TASK OBJECTIVE —
Please pull out every line that includes the string "joints".

** begin INPUT **

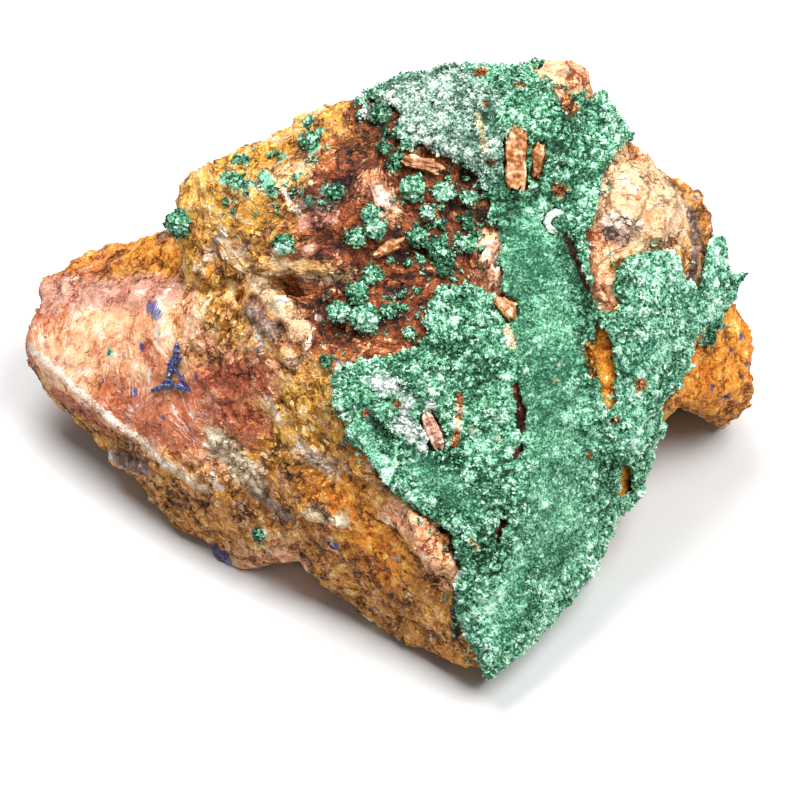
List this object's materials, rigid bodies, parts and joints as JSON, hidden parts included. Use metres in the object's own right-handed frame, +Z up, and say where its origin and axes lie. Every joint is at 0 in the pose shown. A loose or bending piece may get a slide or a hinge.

** end INPUT **
** begin INPUT **

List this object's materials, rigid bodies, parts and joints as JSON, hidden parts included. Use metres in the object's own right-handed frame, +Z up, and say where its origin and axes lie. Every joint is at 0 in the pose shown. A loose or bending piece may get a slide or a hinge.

** end INPUT **
** begin INPUT **

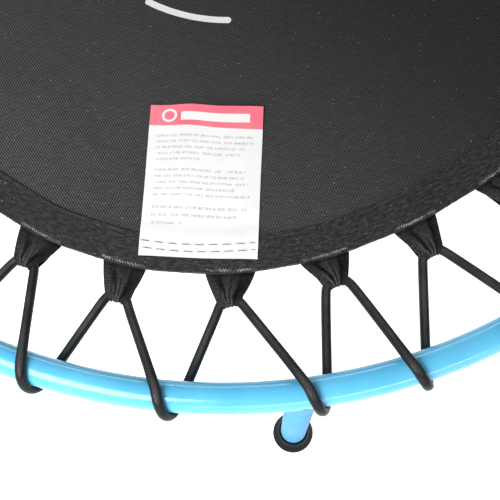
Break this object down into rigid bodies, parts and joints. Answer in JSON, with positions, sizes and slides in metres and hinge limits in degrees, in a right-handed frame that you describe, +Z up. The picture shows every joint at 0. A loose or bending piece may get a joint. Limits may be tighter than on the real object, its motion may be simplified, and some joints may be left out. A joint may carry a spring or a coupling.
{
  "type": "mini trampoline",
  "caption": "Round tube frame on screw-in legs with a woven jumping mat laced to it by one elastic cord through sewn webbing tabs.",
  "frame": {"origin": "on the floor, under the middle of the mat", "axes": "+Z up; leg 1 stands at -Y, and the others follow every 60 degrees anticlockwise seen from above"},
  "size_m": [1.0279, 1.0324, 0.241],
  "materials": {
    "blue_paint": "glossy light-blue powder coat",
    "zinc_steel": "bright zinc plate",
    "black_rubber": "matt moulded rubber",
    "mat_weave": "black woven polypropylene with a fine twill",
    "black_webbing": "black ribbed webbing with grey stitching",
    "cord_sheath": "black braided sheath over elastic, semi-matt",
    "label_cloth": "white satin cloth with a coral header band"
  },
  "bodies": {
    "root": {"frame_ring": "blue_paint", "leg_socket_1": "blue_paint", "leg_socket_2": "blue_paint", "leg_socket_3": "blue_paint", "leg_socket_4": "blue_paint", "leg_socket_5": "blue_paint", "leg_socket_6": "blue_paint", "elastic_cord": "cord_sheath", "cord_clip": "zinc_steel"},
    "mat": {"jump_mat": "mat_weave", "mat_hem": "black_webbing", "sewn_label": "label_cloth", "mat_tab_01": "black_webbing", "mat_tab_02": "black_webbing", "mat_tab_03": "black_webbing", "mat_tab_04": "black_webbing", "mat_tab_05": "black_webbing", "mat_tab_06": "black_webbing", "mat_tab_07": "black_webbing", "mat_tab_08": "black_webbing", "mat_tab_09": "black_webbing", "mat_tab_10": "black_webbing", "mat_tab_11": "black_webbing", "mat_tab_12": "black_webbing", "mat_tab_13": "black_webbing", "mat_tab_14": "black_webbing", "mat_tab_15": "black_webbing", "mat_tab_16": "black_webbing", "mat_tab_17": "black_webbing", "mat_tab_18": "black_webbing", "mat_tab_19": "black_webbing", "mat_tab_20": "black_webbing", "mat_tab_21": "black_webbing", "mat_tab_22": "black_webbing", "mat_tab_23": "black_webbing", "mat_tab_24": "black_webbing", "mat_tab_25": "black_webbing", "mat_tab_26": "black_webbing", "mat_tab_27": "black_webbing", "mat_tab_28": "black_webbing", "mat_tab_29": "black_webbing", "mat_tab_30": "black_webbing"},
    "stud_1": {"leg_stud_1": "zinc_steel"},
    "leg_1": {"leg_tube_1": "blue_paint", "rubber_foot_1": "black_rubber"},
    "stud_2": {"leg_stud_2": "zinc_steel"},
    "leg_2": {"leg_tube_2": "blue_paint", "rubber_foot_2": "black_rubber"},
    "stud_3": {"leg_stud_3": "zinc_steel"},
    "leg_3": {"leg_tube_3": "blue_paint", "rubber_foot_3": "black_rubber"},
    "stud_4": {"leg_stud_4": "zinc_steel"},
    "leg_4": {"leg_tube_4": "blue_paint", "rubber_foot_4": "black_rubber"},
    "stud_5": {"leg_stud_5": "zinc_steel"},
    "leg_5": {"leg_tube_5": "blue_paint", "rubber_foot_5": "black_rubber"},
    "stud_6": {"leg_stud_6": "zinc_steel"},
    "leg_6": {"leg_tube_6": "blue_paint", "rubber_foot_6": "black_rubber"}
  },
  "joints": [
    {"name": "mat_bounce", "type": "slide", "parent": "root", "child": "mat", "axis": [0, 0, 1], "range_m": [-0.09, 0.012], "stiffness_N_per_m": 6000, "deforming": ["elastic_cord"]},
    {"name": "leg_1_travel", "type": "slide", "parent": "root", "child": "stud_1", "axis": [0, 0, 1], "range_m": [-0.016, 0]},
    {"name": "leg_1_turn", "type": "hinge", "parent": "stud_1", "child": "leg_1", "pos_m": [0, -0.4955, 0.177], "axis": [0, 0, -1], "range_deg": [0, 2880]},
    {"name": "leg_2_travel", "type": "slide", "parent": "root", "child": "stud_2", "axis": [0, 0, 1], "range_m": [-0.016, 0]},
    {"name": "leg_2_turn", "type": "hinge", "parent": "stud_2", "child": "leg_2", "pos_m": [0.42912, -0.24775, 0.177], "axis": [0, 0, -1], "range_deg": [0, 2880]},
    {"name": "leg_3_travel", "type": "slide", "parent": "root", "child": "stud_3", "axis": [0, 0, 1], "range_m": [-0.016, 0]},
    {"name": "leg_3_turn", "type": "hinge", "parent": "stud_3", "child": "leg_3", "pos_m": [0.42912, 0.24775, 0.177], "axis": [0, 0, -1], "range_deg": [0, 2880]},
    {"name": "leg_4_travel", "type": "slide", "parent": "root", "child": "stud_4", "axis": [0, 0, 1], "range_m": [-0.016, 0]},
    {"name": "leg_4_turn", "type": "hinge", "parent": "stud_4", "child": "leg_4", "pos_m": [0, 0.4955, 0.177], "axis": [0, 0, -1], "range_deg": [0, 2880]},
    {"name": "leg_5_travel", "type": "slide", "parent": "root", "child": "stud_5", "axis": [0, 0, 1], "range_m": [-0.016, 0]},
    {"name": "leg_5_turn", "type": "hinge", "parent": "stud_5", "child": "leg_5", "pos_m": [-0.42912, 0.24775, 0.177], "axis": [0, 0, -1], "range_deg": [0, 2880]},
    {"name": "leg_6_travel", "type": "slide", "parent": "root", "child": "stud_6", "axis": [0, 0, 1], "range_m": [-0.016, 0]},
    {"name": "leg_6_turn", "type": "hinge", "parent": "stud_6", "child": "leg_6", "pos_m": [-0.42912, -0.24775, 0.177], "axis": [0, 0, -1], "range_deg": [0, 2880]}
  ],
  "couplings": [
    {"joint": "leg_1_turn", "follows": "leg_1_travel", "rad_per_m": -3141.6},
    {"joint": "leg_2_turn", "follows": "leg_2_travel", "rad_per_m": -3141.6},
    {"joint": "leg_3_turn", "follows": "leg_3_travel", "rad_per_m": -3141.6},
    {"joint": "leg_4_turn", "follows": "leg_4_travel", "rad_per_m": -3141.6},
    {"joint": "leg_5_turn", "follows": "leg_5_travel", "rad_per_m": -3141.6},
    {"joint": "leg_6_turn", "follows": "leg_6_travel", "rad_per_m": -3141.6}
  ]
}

** end INPUT **

ANSWER TO THE PROBLEM —
List this object's materials, rigid bodies, parts and joints as JSON, hidden parts included. Use metres in the object's own right-handed frame, +Z up, and say where its origin and axes lie. Every joint is at 0 in the pose shown. A loose or bending piece may get a slide or a hinge.
List this object's materials, rigid bodies, parts and joints as JSON, hidden parts included. Use metres in the object's own right-handed frame, +Z up, and say where its origin and axes lie. Every joint is at 0 in the pose shown. A loose or bending piece may get a slide or a hinge.
Break this object down into rigid bodies, parts and joints. Answer in JSON, with positions, sizes and slides in metres and hinge limits in degrees, in a right-handed frame that you describe, +Z up. The picture shows every joint at 0. A loose or bending piece may get a joint. Limits may be tighter than on the real object, its motion may be simplified, and some joints may be left out. A joint may carry a spring or a coupling.
  "joints": [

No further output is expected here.